Unité 42 compose une variation sur un autre motif classique de série policière: le duo de flics que tout oppose. On a le Commissaire vieille école, Samuel Leroy, qui après une pause est affecté à une cellule underground, l’enquêteur de terrain qui mise sur l’empathie, face à Billie, la jeune louve débarquée de nulle part, ou plutôt si, tout droit venue de l’autre côté du miroir, le monde des hackers. L’un et l’autre se battent contre leurs fantômes, la femme décédée de l’un, l’amant disparu de l’autre. Pendant que Samuel tente tant bien que mal de maintenir les fils fragiles qui l’unissent à ses trois enfants, Billie  peine à faire le deuil de son amant disparu, dont elle n’admet pas la mort.

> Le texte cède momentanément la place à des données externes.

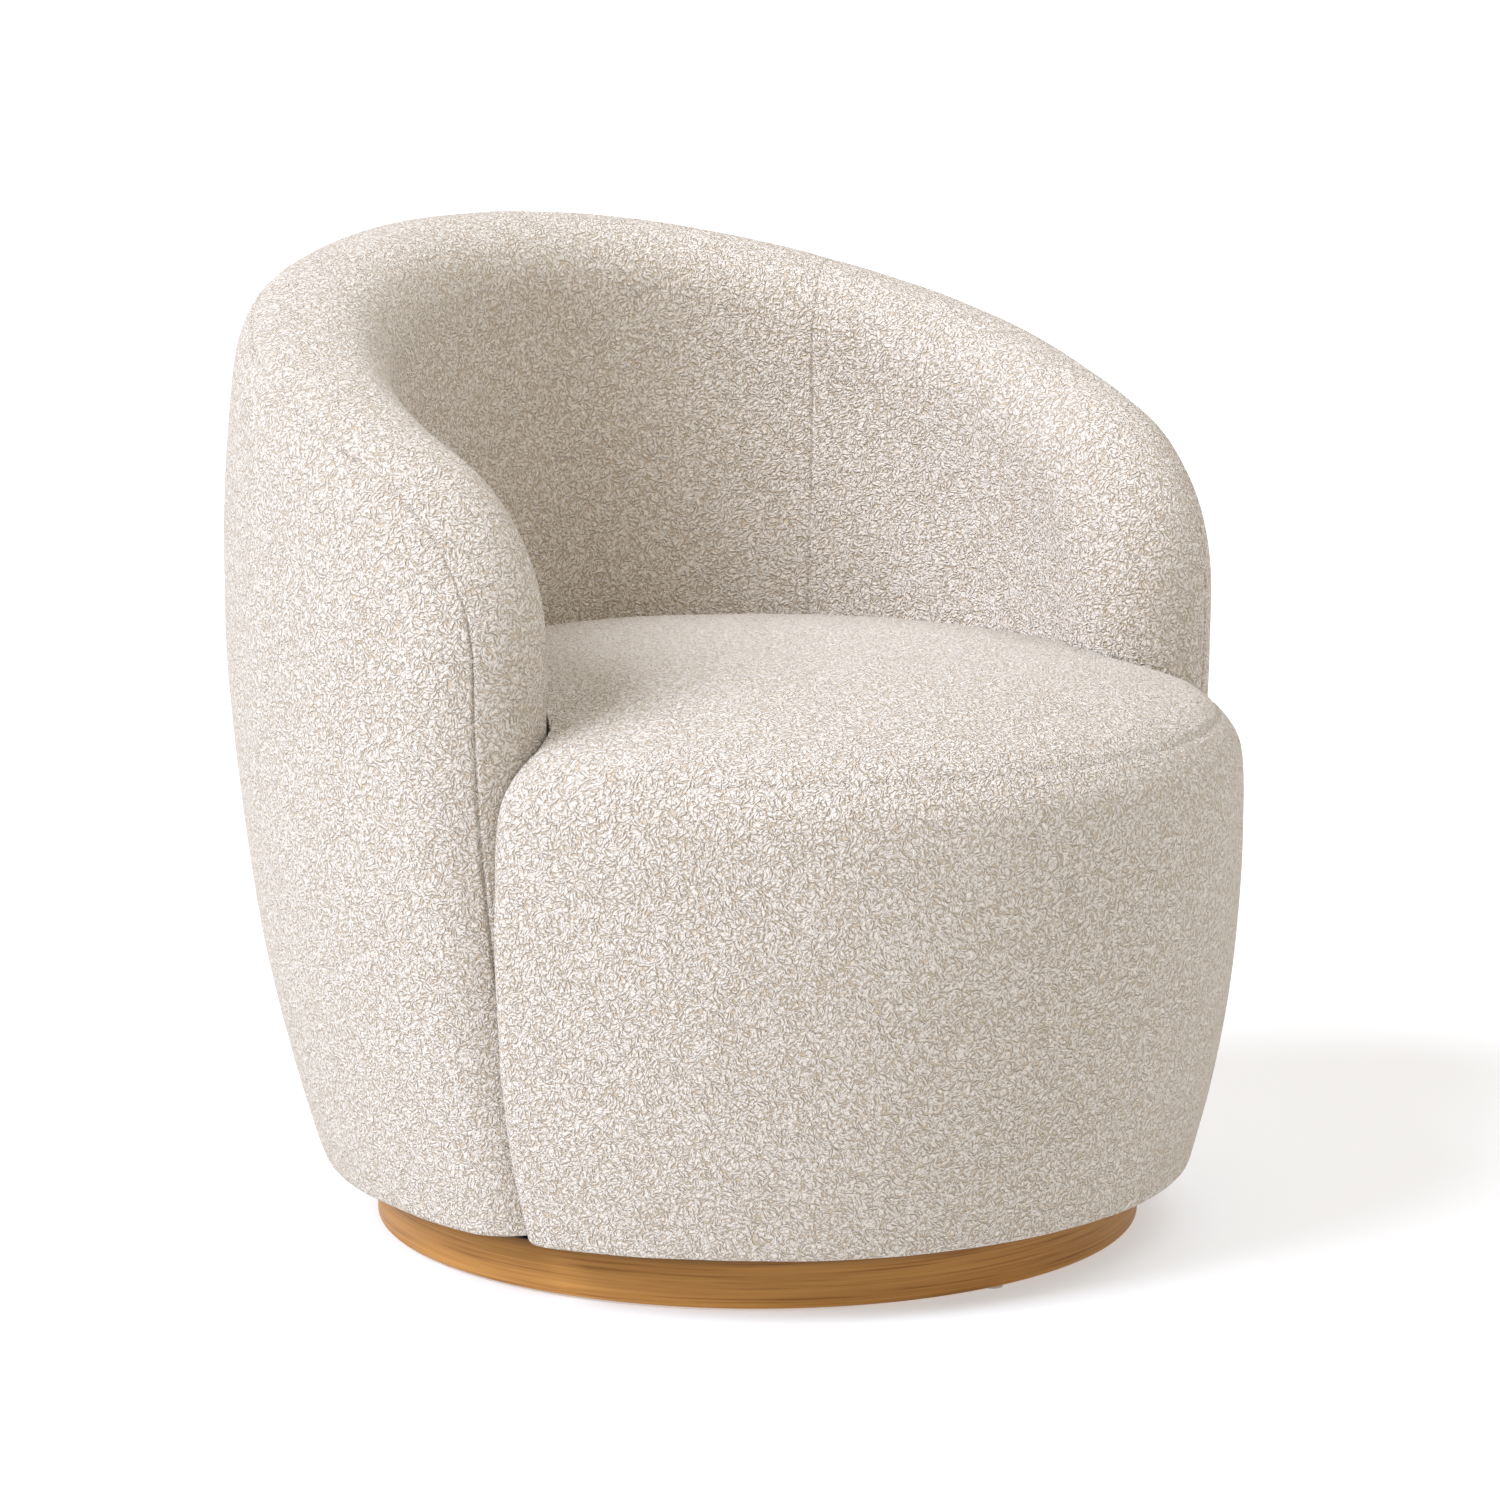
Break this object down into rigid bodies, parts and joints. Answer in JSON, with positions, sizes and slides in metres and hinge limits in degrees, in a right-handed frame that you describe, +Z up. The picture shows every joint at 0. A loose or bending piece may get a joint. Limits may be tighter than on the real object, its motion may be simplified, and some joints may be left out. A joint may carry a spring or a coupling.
{
  "type": "upholstered armchair",
  "caption": "Round tub armchair with a high sloping back, padded seat block and boucle covers, turning on a round oak plinth.",
  "frame": {"origin": "on the floor, on the swivel axis at the centre of the round plinth", "axes": "+Z up, the chair faces -Y, and +X is at the sitter's left"},
  "size_m": [0.7762, 0.7806, 0.7483],
  "materials": {
    "boucle": "looped cream boucle cloth, matt",
    "oak": "oiled oak veneer, satin",
    "plywood": "bare plywood",
    "foam": "open-cell upholstery foam",
    "felt": "pressed felt",
    "dust_cloth": "non-woven black lining",
    "rubber": "black rubber",
    "steel": "zinc-plated steel",
    "spring_steel": "drawn spring wire"
  },
  "bodies": {
    "base": {"lower_plate_screw_1": "steel", "lower_plate_screw_2": "steel", "lower_plate_screw_3": "steel", "lower_plate_screw_4": "steel", "pivot_bolt": "steel", "pivot_nut": "steel", "plinth_board": "plywood", "plinth_foot": "rubber", "plinth_glide_1": "felt", "plinth_glide_2": "felt", "plinth_glide_3": "felt", "plinth_glide_4": "felt", "plinth_ring": "oak", "swivel_lower_plate": "steel"},
    "bearing": {"ball_cage": "steel"},
    "seat_shell": {"arm_post_left": "plywood", "arm_post_right": "plywood", "back_post_1": "plywood", "back_post_2": "plywood", "back_post_3": "plywood", "back_post_4": "plywood", "back_post_5": "plywood", "bottom_board": "plywood", "dust_cloth": "dust_cloth", "inside_cover_back": "boucle", "inside_cover_left": "boucle", "inside_cover_right": "boucle", "inside_foam": "foam", "outside_cover_left": "boucle", "outside_cover_right": "boucle", "outside_panel": "plywood", "rim_cover": "boucle", "rim_roll": "foam", "seat_foam": "foam", "seat_front_cover": "boucle", "seat_front_foam": "foam", "seat_front_panel": "plywood", "seat_rail_back": "plywood", "seat_rail_front": "plywood", "seat_rail_left": "plywood", "seat_rail_right": "plywood", "seat_spring_1": "spring_steel", "seat_spring_2": "spring_steel", "seat_spring_3": "spring_steel", "seat_spring_4": "spring_steel", "seat_spring_5": "spring_steel", "seat_stile_front_left": "plywood", "seat_stile_front_right": "plywood", "seat_stile_left_front": "plywood", "seat_stile_left_rear": "plywood", "seat_stile_right_front": "plywood", "seat_stile_right_rear": "plywood", "seat_top_cover": "boucle", "spring_pad": "felt", "swivel_upper_plate": "steel", "top_rail": "plywood", "upper_plate_screw_1": "steel", "upper_plate_screw_2": "steel", "upper_plate_screw_3": "steel", "upper_plate_screw_4": "steel"}
  },
  "joints": [
    {"name": "swivel", "type": "hinge", "parent": "base", "child": "seat_shell", "pos_m": [0, 0, 0.046], "axis": [0, 0, 1], "continuous": true},
    {"name": "ball_cage_turn", "type": "hinge", "parent": "base", "child": "bearing", "pos_m": [0, 0, 0.042], "axis": [0, 0, 1], "continuous": true}
  ],
  "couplings": [
    {"joint": "ball_cage_turn", "follows": "swivel", "ratio": 0.5}
  ]
}
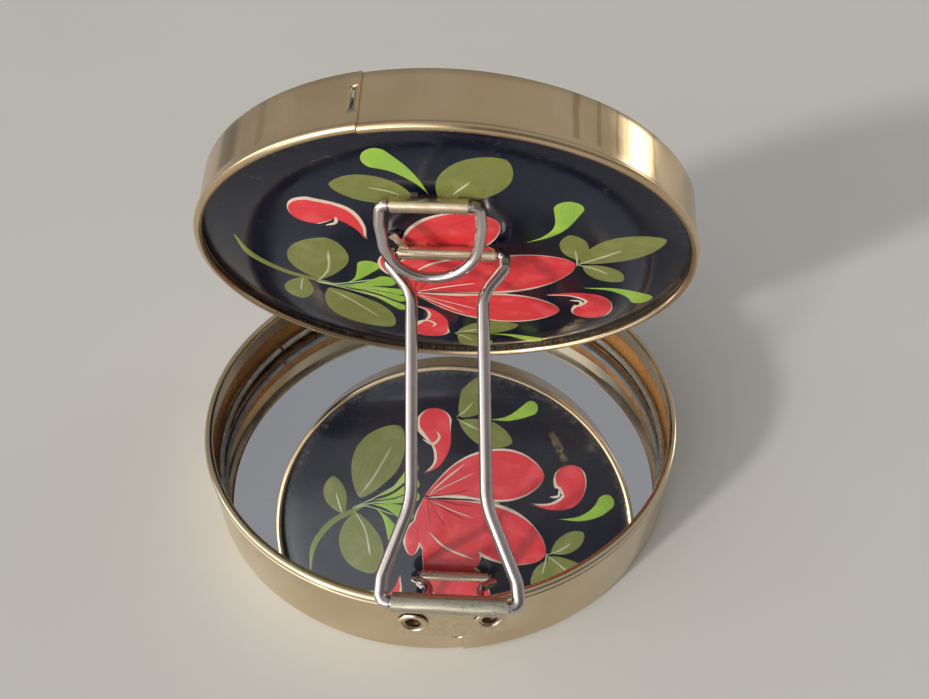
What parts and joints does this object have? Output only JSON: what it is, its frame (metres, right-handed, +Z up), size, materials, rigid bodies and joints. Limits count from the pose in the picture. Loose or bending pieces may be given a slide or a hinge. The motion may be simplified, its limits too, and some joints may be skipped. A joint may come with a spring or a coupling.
{
  "type": "folding double mirror",
  "caption": "Round double travel mirror: a flat base and a smaller lid with a painted lacquer panel, joined by a wire bail in rolled sleeves, with a D-ring hanger.",
  "frame": {"origin": "centre of the base's underside, on the table", "axes": "+Z up, X along the hinge axes, -Y towards the hinge (front); the base lies flat and the lid leans over it on the bail"},
  "size_m": [0.084, 0.087, 0.0783],
  "materials": {
    "gold_tone_sheet": "lacquered tinplate, worn to a dull gold",
    "brass": "rolled, slightly tarnished",
    "nickel_wire": "bright plated wire",
    "worn_steel": "scratched and tarnished",
    "mirror_glass": "silvered flat glass",
    "grey_card": "pressed board",
    "black_lacquer": "glossy black lacquer with red, green and gold floral painting"
  },
  "bodies": {
    "base": {"base_rim": "gold_tone_sheet", "base_back_plate": "gold_tone_sheet", "base_backing_card": "grey_card", "base_mirror": "mirror_glass", "base_retaining_ring": "worn_steel", "hinge_leaf": "worn_steel", "eyelet_left": "brass", "eyelet_right": "brass"},
    "bail": {"stand_bail": "nickel_wire"},
    "lid": {"lid_rim": "gold_tone_sheet", "painted_panel": "black_lacquer", "lid_backing_card": "grey_card", "lid_mirror": "mirror_glass", "lid_retaining_ring": "worn_steel", "bail_tube": "brass", "hanger_tube": "brass"},
    "hanger": {"d_ring": "nickel_wire"}
  },
  "joints": [
    {"name": "bail_hinge", "type": "hinge", "parent": "base", "child": "bail", "pos_m": [0.00455, -0.0436, 0.0162], "axis": [1, 0, 0], "range_deg": [0, 120]},
    {"name": "lid_hinge", "type": "hinge", "parent": "bail", "child": "lid", "pos_m": [0.0018, -0.00228, 0.04677], "axis": [1, 0, 0], "range_deg": [0, 14]},
    {"name": "hanger_hinge", "type": "hinge", "parent": "lid", "child": "hanger", "pos_m": [0.0001, -0.00872, 0.0592], "axis": [1, 0, 0], "range_deg": [-150, 8]}
  ]
}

Dans le rôle de Samuel Leroy, on retrouve Patrick Ridremont. Le comédien, bizarrement rare sur les écrans belges alors qu’on le voit plus outre-Quiévrain, apporte densité et profondeur au personnage, dans un registre qu’on lui connait peu, du moins ici. Il est paumé chez lui depuis la mort de sa femme, dépassé par la crise d’adolescence de sa fille et l’émotivité de son fils. Il est paumé au boulot, face à cette bande de geeks qui lui parle sans cesse modems et Guide du voyageur intergalactique. Dans le rôle précieux de Billie, la jeune comédienne française Constance Gay surprend et impressionne. On notera que comme dans Ennemi Public, le rôle du flic rebelle et rétif à l’autorité est tenu par une femme, et ça fait du bien.

Dense et intense

Ajouter à tout cela une image percutante, et un montage dynamique et parfois surprenant, des seconds rôles au taquet (génial Roda Fawaz dans le rôle de Nassim, et l’incontournable Tom Audenaert, qui prête son irrésistible bonhommie au collègue flamand de service, Bruxelles oblige) et vous obtenez une série belge dense et intense, finalement surprenante malgré les réminiscences. C’est noir, très noir, et on est prêt à parier que dès la fin du premier épisode, vous courrez changer votre mot de passe.